[Data listing]
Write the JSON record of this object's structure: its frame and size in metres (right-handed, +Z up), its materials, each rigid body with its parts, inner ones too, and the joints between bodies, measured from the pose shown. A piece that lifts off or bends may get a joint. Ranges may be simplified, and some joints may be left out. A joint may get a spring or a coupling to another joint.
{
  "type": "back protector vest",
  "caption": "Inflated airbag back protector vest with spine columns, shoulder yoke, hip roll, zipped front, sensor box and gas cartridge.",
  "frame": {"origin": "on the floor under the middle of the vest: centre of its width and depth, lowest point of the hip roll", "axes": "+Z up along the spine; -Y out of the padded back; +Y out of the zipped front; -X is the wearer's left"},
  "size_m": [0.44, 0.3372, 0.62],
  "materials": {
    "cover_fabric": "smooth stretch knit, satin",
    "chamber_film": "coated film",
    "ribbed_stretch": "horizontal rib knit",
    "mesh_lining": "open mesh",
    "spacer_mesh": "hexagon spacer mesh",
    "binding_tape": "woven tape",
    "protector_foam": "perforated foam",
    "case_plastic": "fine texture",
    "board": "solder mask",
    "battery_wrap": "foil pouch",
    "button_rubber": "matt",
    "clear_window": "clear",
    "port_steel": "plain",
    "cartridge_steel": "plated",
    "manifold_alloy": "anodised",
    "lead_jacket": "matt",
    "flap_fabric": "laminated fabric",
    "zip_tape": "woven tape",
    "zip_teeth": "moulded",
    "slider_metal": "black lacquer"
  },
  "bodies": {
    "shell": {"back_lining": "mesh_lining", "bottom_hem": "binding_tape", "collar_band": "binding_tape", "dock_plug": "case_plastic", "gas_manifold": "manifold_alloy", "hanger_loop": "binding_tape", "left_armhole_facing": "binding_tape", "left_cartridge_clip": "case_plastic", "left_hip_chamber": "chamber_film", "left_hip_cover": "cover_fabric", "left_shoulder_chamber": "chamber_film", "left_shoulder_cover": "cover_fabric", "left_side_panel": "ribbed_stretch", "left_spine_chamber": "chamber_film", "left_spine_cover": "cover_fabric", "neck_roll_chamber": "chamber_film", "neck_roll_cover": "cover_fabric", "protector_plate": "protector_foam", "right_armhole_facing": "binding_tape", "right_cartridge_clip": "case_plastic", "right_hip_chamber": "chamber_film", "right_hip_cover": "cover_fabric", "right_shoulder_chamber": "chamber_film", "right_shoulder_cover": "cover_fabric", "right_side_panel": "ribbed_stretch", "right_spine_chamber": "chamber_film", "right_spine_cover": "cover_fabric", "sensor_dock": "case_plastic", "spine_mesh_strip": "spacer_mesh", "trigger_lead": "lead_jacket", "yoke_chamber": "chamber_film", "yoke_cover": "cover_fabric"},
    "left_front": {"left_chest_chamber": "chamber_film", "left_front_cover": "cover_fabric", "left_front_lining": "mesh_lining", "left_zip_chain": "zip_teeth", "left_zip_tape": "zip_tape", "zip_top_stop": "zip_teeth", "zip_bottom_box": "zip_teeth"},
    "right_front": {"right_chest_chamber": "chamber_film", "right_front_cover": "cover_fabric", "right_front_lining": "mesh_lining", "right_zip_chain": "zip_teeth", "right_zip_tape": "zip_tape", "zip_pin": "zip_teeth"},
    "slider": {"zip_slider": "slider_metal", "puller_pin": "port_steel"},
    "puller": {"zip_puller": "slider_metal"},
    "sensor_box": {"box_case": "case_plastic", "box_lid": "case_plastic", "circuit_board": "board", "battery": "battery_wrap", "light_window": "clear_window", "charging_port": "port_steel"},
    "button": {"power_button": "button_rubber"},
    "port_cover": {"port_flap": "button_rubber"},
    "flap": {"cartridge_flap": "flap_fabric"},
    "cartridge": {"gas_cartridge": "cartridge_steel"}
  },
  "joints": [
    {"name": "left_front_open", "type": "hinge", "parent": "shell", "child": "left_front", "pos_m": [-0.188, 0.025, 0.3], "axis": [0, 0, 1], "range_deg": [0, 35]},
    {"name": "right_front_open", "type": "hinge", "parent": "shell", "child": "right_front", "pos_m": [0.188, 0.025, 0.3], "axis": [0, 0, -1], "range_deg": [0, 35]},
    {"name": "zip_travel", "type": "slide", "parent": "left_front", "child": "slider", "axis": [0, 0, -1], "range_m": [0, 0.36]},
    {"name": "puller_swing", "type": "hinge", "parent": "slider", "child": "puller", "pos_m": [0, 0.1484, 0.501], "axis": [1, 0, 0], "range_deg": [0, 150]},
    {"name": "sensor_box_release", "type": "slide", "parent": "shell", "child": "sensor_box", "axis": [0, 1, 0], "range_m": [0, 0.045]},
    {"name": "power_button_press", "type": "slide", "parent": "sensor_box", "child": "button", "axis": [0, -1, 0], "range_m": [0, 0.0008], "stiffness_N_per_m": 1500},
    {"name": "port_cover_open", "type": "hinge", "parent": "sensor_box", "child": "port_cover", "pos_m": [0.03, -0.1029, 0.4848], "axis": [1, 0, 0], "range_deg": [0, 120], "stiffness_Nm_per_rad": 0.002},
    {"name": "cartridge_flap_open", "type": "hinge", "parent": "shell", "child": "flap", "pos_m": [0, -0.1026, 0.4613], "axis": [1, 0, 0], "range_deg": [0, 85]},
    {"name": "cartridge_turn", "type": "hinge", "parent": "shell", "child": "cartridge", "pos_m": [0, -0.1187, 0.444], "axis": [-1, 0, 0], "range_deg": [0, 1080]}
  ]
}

---

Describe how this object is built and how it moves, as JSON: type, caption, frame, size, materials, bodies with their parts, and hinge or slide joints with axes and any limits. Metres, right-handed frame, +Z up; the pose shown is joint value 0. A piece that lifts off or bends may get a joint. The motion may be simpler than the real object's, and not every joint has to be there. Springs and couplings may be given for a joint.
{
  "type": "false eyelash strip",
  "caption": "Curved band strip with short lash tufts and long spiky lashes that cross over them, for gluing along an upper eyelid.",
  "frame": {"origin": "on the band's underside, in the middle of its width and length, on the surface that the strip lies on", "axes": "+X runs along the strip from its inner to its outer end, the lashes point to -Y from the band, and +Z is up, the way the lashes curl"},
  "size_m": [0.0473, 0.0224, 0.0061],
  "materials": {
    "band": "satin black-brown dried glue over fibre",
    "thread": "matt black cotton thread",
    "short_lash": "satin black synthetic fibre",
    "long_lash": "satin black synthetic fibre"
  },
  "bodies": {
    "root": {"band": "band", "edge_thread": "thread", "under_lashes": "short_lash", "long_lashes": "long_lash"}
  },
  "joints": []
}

* * *

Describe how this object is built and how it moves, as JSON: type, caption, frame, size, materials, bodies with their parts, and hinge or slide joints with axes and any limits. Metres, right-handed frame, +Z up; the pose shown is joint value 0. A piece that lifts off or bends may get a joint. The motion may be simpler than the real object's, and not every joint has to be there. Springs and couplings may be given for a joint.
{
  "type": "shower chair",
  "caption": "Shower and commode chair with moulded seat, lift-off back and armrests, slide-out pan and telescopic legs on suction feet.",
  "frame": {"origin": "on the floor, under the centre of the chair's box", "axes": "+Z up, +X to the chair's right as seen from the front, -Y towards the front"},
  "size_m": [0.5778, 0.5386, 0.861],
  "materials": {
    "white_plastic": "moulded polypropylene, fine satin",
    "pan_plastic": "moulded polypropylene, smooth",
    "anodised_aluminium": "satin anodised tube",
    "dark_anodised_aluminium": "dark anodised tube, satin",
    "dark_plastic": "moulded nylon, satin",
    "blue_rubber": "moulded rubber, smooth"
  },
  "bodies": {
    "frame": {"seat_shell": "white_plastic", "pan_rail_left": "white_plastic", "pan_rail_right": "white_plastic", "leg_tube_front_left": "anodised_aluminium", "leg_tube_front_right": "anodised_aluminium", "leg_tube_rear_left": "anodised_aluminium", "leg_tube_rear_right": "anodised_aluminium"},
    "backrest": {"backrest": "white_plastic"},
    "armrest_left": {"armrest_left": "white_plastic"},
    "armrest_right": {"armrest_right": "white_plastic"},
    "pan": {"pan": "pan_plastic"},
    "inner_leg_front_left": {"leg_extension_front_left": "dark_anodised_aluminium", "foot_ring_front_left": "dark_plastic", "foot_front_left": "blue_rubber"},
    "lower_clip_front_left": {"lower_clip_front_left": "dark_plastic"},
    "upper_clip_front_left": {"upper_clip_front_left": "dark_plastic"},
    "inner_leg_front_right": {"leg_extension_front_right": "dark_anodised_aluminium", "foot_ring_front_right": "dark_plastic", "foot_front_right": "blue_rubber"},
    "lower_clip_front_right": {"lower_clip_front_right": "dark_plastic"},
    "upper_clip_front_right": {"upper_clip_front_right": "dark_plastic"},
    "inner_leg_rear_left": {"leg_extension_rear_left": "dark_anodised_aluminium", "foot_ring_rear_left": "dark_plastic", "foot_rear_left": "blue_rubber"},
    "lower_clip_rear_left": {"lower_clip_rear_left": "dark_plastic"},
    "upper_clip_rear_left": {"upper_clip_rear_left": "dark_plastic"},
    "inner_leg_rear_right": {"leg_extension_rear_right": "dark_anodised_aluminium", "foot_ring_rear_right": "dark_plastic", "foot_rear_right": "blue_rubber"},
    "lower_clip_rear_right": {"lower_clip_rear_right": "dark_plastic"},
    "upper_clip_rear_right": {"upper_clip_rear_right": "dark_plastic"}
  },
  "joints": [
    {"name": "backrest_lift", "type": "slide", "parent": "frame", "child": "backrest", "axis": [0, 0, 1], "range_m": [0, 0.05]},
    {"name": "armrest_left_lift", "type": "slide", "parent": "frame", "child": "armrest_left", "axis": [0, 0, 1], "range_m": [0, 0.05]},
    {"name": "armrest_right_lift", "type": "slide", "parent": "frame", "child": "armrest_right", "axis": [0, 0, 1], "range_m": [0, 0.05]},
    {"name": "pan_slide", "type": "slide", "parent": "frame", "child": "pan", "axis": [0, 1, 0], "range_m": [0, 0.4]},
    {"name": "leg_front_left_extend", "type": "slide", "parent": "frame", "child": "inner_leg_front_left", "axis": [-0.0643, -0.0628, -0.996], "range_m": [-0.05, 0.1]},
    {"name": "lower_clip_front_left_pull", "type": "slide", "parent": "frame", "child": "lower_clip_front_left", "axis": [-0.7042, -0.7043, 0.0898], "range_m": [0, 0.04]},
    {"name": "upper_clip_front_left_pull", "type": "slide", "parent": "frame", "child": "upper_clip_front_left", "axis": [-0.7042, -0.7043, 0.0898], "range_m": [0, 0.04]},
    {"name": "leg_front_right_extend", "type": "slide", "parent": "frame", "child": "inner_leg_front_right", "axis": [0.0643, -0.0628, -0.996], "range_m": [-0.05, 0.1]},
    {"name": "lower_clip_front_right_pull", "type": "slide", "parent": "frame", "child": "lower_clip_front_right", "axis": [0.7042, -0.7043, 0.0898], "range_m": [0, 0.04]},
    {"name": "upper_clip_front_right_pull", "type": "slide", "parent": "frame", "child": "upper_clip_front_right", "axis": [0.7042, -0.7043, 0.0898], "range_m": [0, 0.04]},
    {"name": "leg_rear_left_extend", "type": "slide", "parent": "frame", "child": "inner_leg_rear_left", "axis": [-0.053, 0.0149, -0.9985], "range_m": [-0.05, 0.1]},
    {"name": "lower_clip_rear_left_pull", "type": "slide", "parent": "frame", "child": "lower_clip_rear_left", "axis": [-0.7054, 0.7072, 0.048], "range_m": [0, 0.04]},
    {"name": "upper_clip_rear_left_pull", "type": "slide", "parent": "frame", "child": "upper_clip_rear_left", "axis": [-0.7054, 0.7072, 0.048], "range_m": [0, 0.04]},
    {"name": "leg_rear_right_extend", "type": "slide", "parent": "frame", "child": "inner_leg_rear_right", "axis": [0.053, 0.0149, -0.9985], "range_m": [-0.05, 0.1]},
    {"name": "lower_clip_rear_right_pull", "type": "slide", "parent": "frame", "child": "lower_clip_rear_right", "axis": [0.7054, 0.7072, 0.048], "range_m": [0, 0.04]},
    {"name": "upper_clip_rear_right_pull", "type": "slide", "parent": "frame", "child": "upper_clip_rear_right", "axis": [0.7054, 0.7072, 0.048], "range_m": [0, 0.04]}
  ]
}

What you will do:
Using the listing, copy every line where the word "axes" shows up.

Finished exercise:
  "frame": {"origin": "on the floor under the middle of the vest: centre of its width and depth, lowest point of the hip roll", "axes": "+Z up along the spine; -Y out of the padded back; +Y out of the zipped front; -X is the wearer's left"},
Describe how this object is built and how it moves, as JSON: type, caption, frame, size, materials, bodies with their parts, and hinge or slide joints with axes and any limits. Metres, right-handed frame, +Z up; the pose shown is joint value 0. A piece that lifts off or bends may get a joint. The motion may be simpler than the real object's, and not every joint has to be there. Springs and couplings may be given for a joint.
  "frame": {"origin": "on the band's underside, in the middle of its width and length, on the surface that the strip lies on", "axes": "+X runs along the strip from its inner to its outer end, the lashes point to -Y from the band, and +Z is up, the way the lashes curl"},
Describe how this object is built and how it moves, as JSON: type, caption, frame, size, materials, bodies with their parts, and hinge or slide joints with axes and any limits. Metres, right-handed frame, +Z up; the pose shown is joint value 0. A piece that lifts off or bends may get a joint. The motion may be simpler than the real object's, and not every joint has to be there. Springs and couplings may be given for a joint.
  "frame": {"origin": "on the floor, under the centre of the chair's box", "axes": "+Z up, +X to the chair's right as seen from the front, -Y towards the front"},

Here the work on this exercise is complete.